If I put show[piece_data.tmini]
directly after the extract expression, it prints:
("%%IMG2ADAAMAD/AP8A/wBHAQEALgEDAC0BAQAvAQEAAQEBAC0BAQACAQEAKwEBAAYBAgAmAQMAAgEBAAIBAgAmAQEAAQEBAAMBAgABAQEAJgEBAAEBAQADAQIAAgEBACcBAQAEAQEAAgEBACcBAQAIAQEALwEBAC8BAQAwAQEA/wD/AP8ARQ==")
…which represents a list containing a single string (even though that’s not the syntax for creating a list containing a single string). Let’s call it imglist
:
imglist:list "%%IMG2ADAAMAD/AP8A/wBHAQEALgEDAC0BAQAvAQEAAQEBAC0BAQACAQEAKwEBAAYBAgAmAQMAAgEBAAIBAgAmAQEAAQEBAAMBAgABAQEAJgEBAAEBAQADAQIAAgEBACcBAQAEAQEAAgEBACcBAQAIAQEALwEBAC8BAQAwAQEA/wD/AP8ARQ=="
Now print[imglist]
will try to convert the list to a string, which works and produces the intended result (as you saw with your “this is what I want” message). However, image[imglist]
wants its argument to be an x,y
size, and only falls back to trying to interpret a string if it can’t do that.
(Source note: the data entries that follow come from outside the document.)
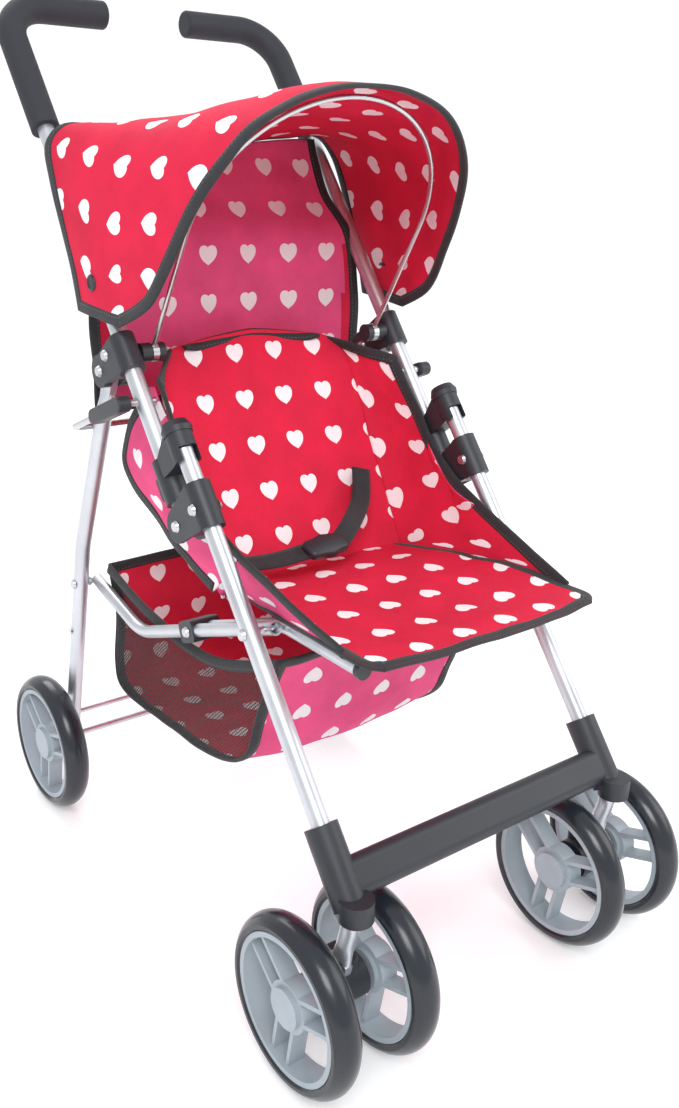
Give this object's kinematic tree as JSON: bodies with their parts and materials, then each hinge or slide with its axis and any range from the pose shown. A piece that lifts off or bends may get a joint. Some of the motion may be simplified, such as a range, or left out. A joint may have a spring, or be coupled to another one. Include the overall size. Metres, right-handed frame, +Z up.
{
  "type": "doll stroller",
  "caption": "Folding doll stroller with twin front wheels, sling seat, folding hood, two curved foam handles and a basket under the seat",
  "frame": {"origin": "on the floor under the middle of the whole stroller", "axes": "+X is the left side for whoever pushes it, +Y is towards the pusher, +Z is up; the doll faces -Y"},
  "size_m": [0.261, 0.41, 0.5365],
  "materials": {
    "tube": "satin",
    "steel": "satin",
    "plastic": "moulded",
    "grip": "closed foam",
    "rim": "moulded",
    "tyre": "glossy",
    "cloth_red": "woven, printed with hearts",
    "cloth_pink": "woven, printed with hearts",
    "webbing": "woven webbing"
  },
  "bodies": {
    "front_frame": {"front_leg_left": "tube", "front_leg_right": "tube", "front_hub_left": "plastic", "front_hub_right": "plastic", "front_axles": "steel", "front_crossbar": "plastic", "lower_clamp_left": "plastic", "lower_clamp_right": "plastic", "front_rivets": "steel", "basket": "cloth_red"},
    "handle_frame": {"handle_tube_left": "tube", "handle_tube_right": "tube", "grip_left": "grip", "grip_right": "grip", "upper_bracket_left": "plastic", "upper_bracket_right": "plastic", "handle_rivets": "steel", "hood_pivots": "plastic", "hood_canopy": "cloth_red", "back_panel": "cloth_pink", "seat_back": "cloth_red", "side_wing_left": "cloth_red", "side_wing_right": "cloth_red"},
    "rear_frame": {"rear_leg_upper_left": "tube", "rear_leg_upper_right": "tube", "rear_leg_lower_left": "tube", "rear_leg_lower_right": "tube", "rear_axle": "steel", "rear_cross_rod": "steel", "rear_fasteners": "steel"},
    "seat_frame": {"side_link_left": "tube", "side_link_right": "tube", "seat_tube_left": "tube", "seat_tube_right": "tube", "seat_tube_plugs": "plastic", "seat_brackets": "plastic", "seat_rivets": "steel", "seat_pan": "cloth_red", "lap_belt": "webbing", "belt_buckle": "plastic"},
    "lock_bar": {"lock_bar": "steel", "lock_bar_clips": "plastic"},
    "hood_bow": {"hood_bow": "steel"},
    "slider_lock_left": {"slider_lock_left": "plastic"},
    "slider_lock_right": {"slider_lock_right": "plastic"},
    "wheel_front_left_outer": {"rim_front_left_outer": "rim", "tyre_front_left_outer": "tyre"},
    "wheel_front_left_inner": {"rim_front_left_inner": "rim", "tyre_front_left_inner": "tyre"},
    "wheel_front_right_outer": {"rim_front_right_outer": "rim", "tyre_front_right_outer": "tyre"},
    "wheel_front_right_inner": {"rim_front_right_inner": "rim", "tyre_front_right_inner": "tyre"},
    "wheel_rear_left": {"rim_rear_left": "rim", "tyre_rear_left": "tyre"},
    "wheel_rear_right": {"rim_rear_right": "rim", "tyre_rear_right": "tyre"}
  },
  "joints": [
    {"name": "fold", "type": "hinge", "parent": "front_frame", "child": "handle_frame", "pos_m": [0, -0.01636, 0.2569], "axis": [-1, 0, 0], "range_deg": [0, 145], "deforming": ["seat_pan", "seat_back", "side_wing_left", "side_wing_right", "basket", "lap_belt", "belt_buckle", "back_panel"]},
    {"name": "rear_leg_swing", "type": "hinge", "parent": "handle_frame", "child": "rear_frame", "pos_m": [0, 0.06905, 0.32723], "axis": [-1, 0, 0], "range_deg": [-99, 0]},
    {"name": "seat_frame_swing", "type": "hinge", "parent": "front_frame", "child": "seat_frame", "pos_m": [0, -0.07828, 0.215], "axis": [-1, 0, 0], "range_deg": [0, 91]},
    {"name": "lock_bar_swing", "type": "hinge", "parent": "handle_frame", "child": "lock_bar", "pos_m": [0, 0.02982, 0.316], "axis": [-1, 0, 0], "range_deg": [-61, 0]},
    {"name": "hood_swing", "type": "hinge", "parent": "handle_frame", "child": "hood_bow", "pos_m": [0, 0.04829, 0.33964], "axis": [-1, 0, 0], "range_deg": [0, 55], "deforming": ["hood_canopy"]},
    {"name": "slider_lock_left_slide", "type": "slide", "parent": "handle_frame", "child": "slider_lock_left", "axis": [0, 0.6157, 0.788], "range_m": [0, 0.024]},
    {"name": "slider_lock_right_slide", "type": "slide", "parent": "handle_frame", "child": "slider_lock_right", "axis": [0, 0.6157, 0.788], "range_m": [0, 0.024]},
    {"name": "wheel_front_left_outer_spin", "type": "hinge", "parent": "front_frame", "child": "wheel_front_left_outer", "pos_m": [0.122, -0.157, 0.048], "axis": [1, 0, 0], "continuous": true},
    {"name": "wheel_front_left_inner_spin", "type": "hinge", "parent": "front_frame", "child": "wheel_front_left_inner", "pos_m": [0.072, -0.157, 0.048], "axis": [1, 0, 0], "continuous": true},
    {"name": "wheel_front_right_outer_spin", "type": "hinge", "parent": "front_frame", "child": "wheel_front_right_outer", "pos_m": [-0.122, -0.157, 0.048], "axis": [1, 0, 0], "continuous": true},
    {"name": "wheel_front_right_inner_spin", "type": "hinge", "parent": "front_frame", "child": "wheel_front_right_inner", "pos_m": [-0.072, -0.157, 0.048], "axis": [1, 0, 0], "continuous": true},
    {"name": "wheel_rear_left_spin", "type": "hinge", "parent": "rear_frame", "child": "wheel_rear_left", "pos_m": [0.113, 0.157, 0.048], "axis": [1, 0, 0], "continuous": true},
    {"name": "wheel_rear_right_spin", "type": "hinge", "parent": "rear_frame", "child": "wheel_rear_right", "pos_m": [-0.113, 0.157, 0.048], "axis": [1, 0, 0], "continuous": true}
  ],
  "couplings": [
    {"joint": "rear_leg_swing", "follows": "fold", "ratio": -0.6786},
    {"joint": "seat_frame_swing", "follows": "fold", "ratio": 0.6228},
    {"joint": "lock_bar_swing", "follows": "fold", "ratio": -0.4138}
  ]
}
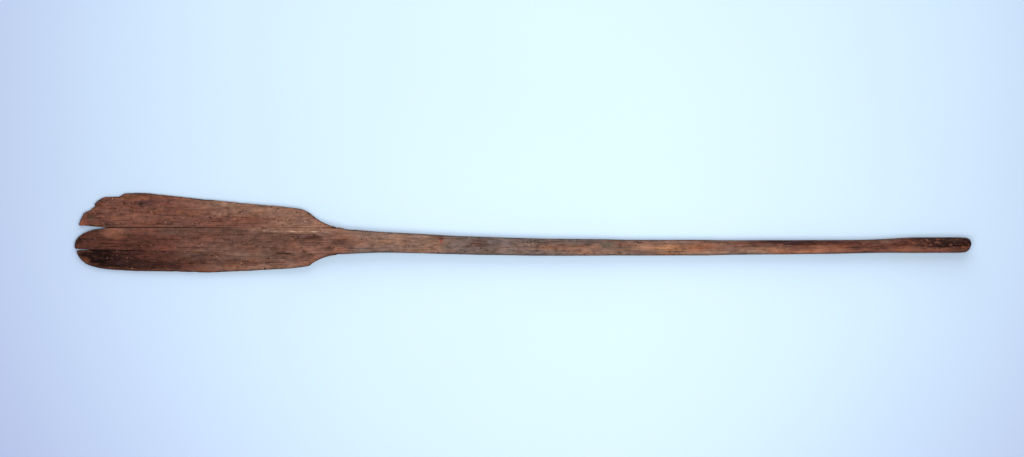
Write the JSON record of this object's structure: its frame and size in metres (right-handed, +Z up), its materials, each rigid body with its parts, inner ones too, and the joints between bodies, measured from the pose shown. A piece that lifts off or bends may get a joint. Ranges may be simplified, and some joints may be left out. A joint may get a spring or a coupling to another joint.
{
  "type": "rowing oar",
  "caption": "Weathered flat-bladed wooden rowing oar: one through timber from grip to blade tip with a side board pegged along each edge of the blade.",
  "frame": {"origin": "on the surface that the oar lies on, below the centre of its bounding box, which is about midway along its length", "axes": "+X along the oar from the blade to the grip, +Z up out of the blade's face, +Y across the blade towards the wide side board"},
  "size_m": [1.8299, 0.164, 0.0359],
  "materials": {
    "loom_timber": "matte, dry, weathered",
    "wide_wing_timber": "matte, dry, weathered",
    "narrow_wing_timber": "matte, stained dark near the tip",
    "peg_timber": "matte, unweathered"
  },
  "bodies": {
    "root": {"loom": "loom_timber", "wide_wing": "wide_wing_timber", "narrow_wing": "narrow_wing_timber", "wide_wing_peg_1": "peg_timber", "wide_wing_peg_2": "peg_timber", "wide_wing_peg_3": "peg_timber", "wide_wing_peg_4": "peg_timber", "narrow_wing_peg_1": "peg_timber", "narrow_wing_peg_2": "peg_timber", "narrow_wing_peg_3": "peg_timber", "narrow_wing_peg_4": "peg_timber"}
  },
  "joints": []
}
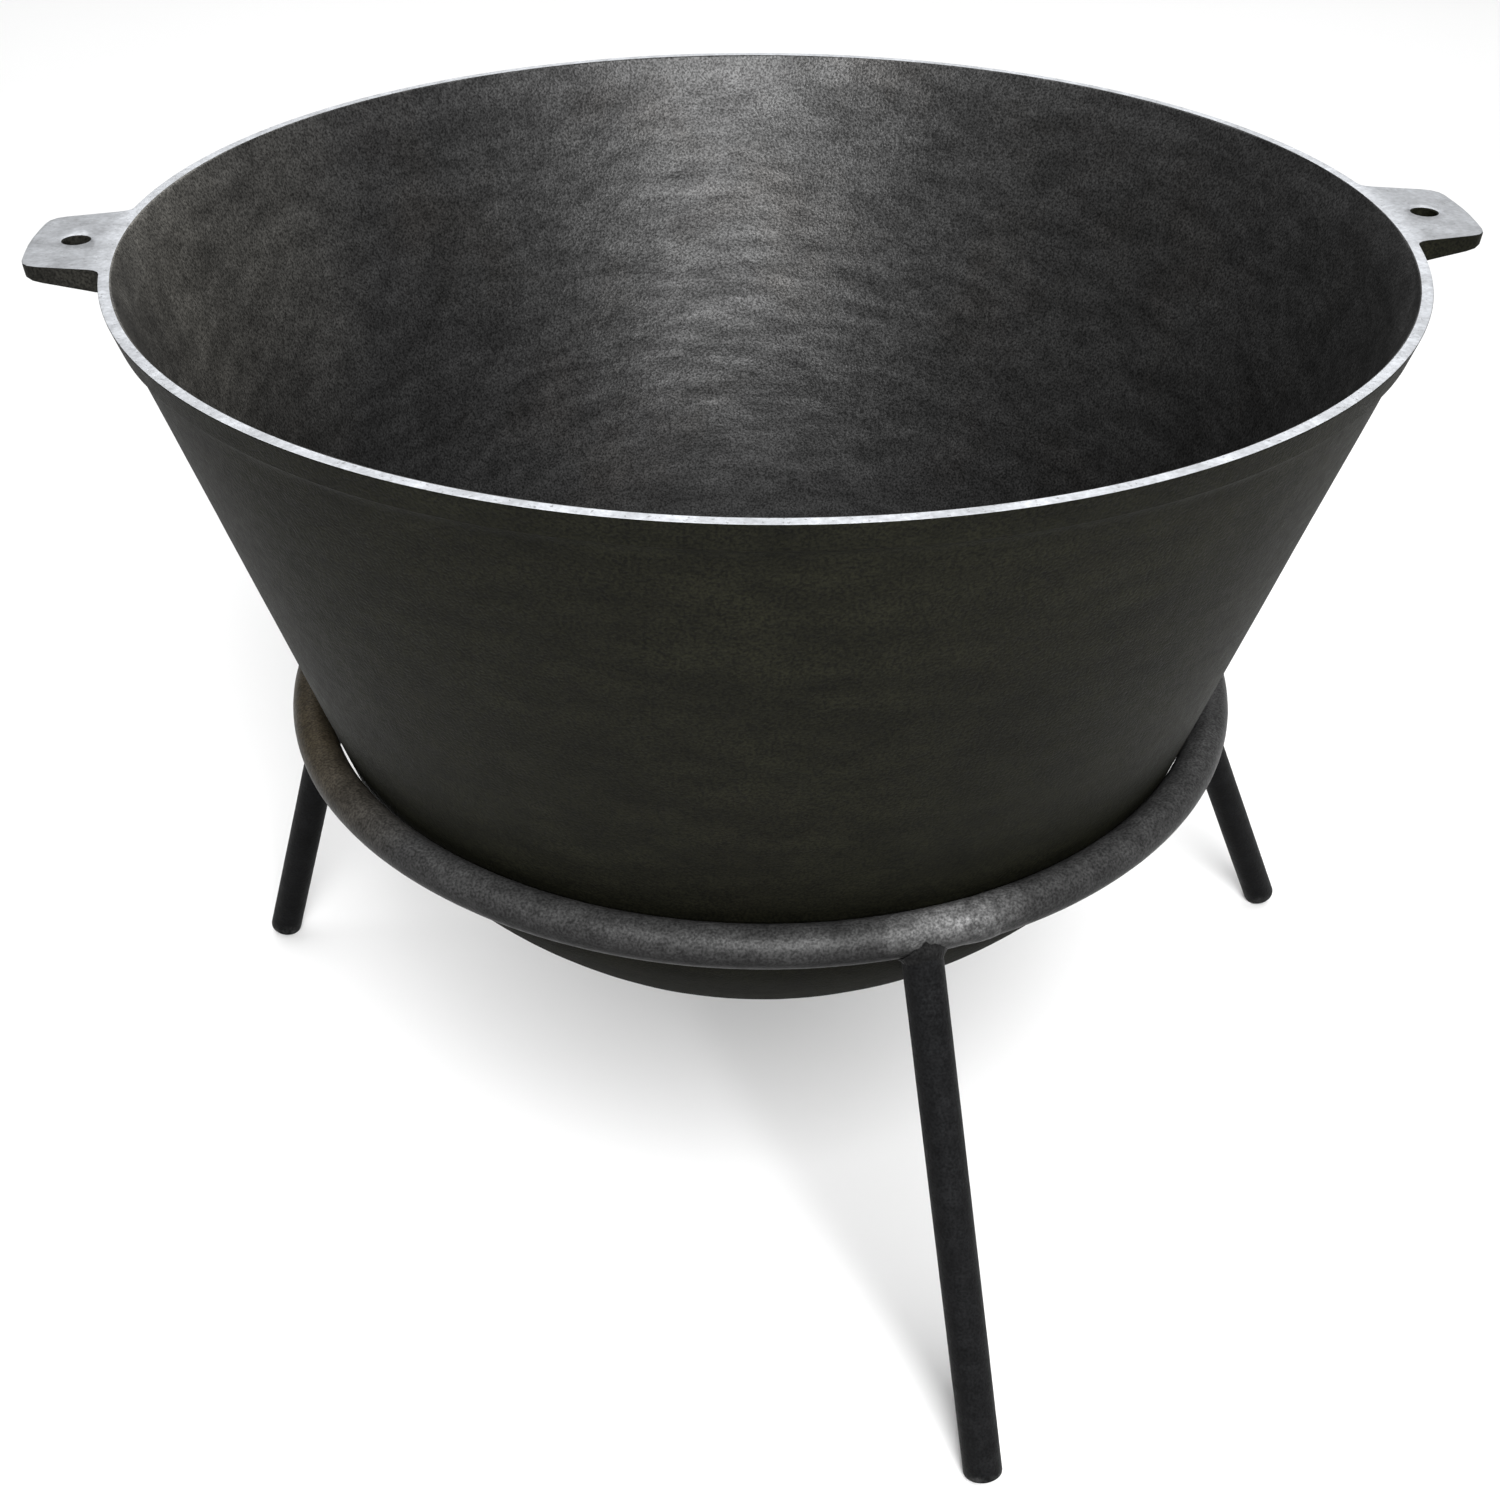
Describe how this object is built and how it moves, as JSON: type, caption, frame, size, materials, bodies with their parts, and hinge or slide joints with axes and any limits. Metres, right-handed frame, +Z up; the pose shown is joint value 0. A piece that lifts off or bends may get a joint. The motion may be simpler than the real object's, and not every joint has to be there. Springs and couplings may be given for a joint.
{
  "type": "coal forge",
  "caption": "Round-bottomed cast-iron fire bowl with drilled ears, standing loose in a low round-bar ring stand with splayed legs.",
  "frame": {"origin": "on the ground, under the middle of the overall box; the axis of the bowl and of the ring stands 8.6 mm towards -X and 19.4 mm towards +Y from it", "axes": "+Z up out of the bowl's mouth, X along the line through the two ears, which each stand one degree towards -Y of it, -Y towards the front leg"},
  "size_m": [0.6884, 0.6384, 0.5],
  "materials": {
    "bowl_iron": "as cast, blackened, with a machined rim",
    "ring_bar": "dark mill scale",
    "leg_bar": "matt black mill scale",
    "weld_metal": "as welded, blackened"
  },
  "bodies": {
    "stand": {"stand_ring": "ring_bar", "ring_weld": "weld_metal", "leg_front": "leg_bar", "leg_left": "leg_bar", "leg_right": "leg_bar", "weld_front": "weld_metal", "weld_left": "weld_metal", "weld_right": "weld_metal"},
    "bowl": {"bowl": "bowl_iron"}
  },
  "joints": [
    {"name": "bowl_lift", "type": "slide", "parent": "stand", "child": "bowl", "axis": [0, 0, 1], "range_m": [0, 0.25]}
  ]
}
The argument it gets is a list, just not a list of two integers, so you wind up with an 0x0 image.
In general, you probably want to change the way you extract the row from the table:
piece_data: first rows select
tname:tname
tdesc:tdesc
tmini:tmini
where index=row
from me.value
Now piece_data
is a dictionary, as you expected, rather than a table.
In this specific instance, since this is the click handler of a grid, we can assume that the relevant row of the grid is already selected, and we can just say:
piece_data:me.rowvalue
And now the rest of your code should work as you expect.